I'd be interested in playing with the unit but I don't expect much.
John
From: emory!chaos.lrk.ar.us!dave.williams (Dave Williams)
X-Source: The Hotrod Mailing list
Date: Jun 1993
Subject: Re: Carter 4bbl...model 9410/9510 ?
X-Sequence: 5618
-> significantly upstream of the intake valve. A wetted intake
-> necessitates acceleration enrichment which harms economy and is the
-> major source of coasting emissions. The latter is particularly
-> difficult to deal with.
FYI, the GM Tuned Port Injection uses a snotload of acceleration
enrichment, based on the delta-time from the throttle position sensor.
As far as I can tell they do it to enhance throttle response. I had an
old Mustang with a 302 and the Autolite 2bbl on it once. I found that I
could disconnect the accelerator pump entirely (very easy on the
Autolite) and the throttle response got a little soggy, but nothing
you'd really complain about. It was a pain to start, though.

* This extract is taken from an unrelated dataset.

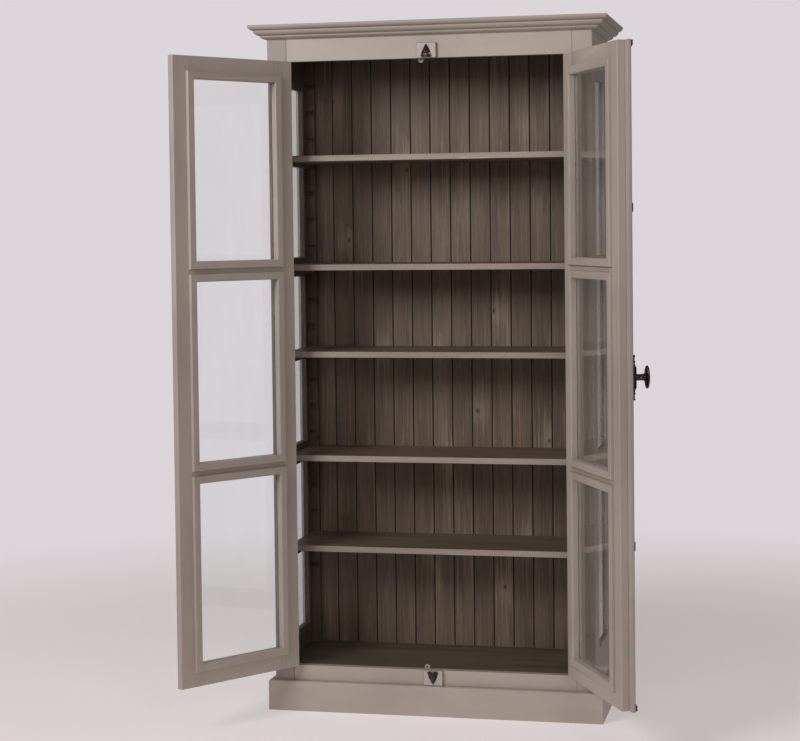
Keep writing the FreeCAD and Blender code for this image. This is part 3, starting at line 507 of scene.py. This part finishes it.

[True TPI introduces a bit of acceleration enrichment. The system on my
wife's toyota does the same thing. BUT! It is a matter of degree.
The toyota system fires two extra asynchronous pulses during acceleration.
That amounts to perhaps 1-2 CCs extra. Compare that to the 10 cc stock
Holly accelerator pump or the optional 50 cc pump it required to get rid of
the flat spot on my Z with a 390 CFM carb. There is hidden enrichment in
some systems that is not apparent at first glance. Dumping the vacuum
in the intake volume through a relatively small carb/throttle body such as
with your old Mustang provides momentary extra gas. Ditto with mass flow
FI systems. In the old L-jetronic FI systems with the flapper air flow
meter, there is even more enrichment from the inertia of the flapper.
This is tuned by adjusting the clearance of the damping vane. In
all cases the amount of gas involved is small compared to performance
carb setups. JGD]
The TPI also richens the mixture at idle and during cold running.
According to the service manuals, the AFR can hit 4:1!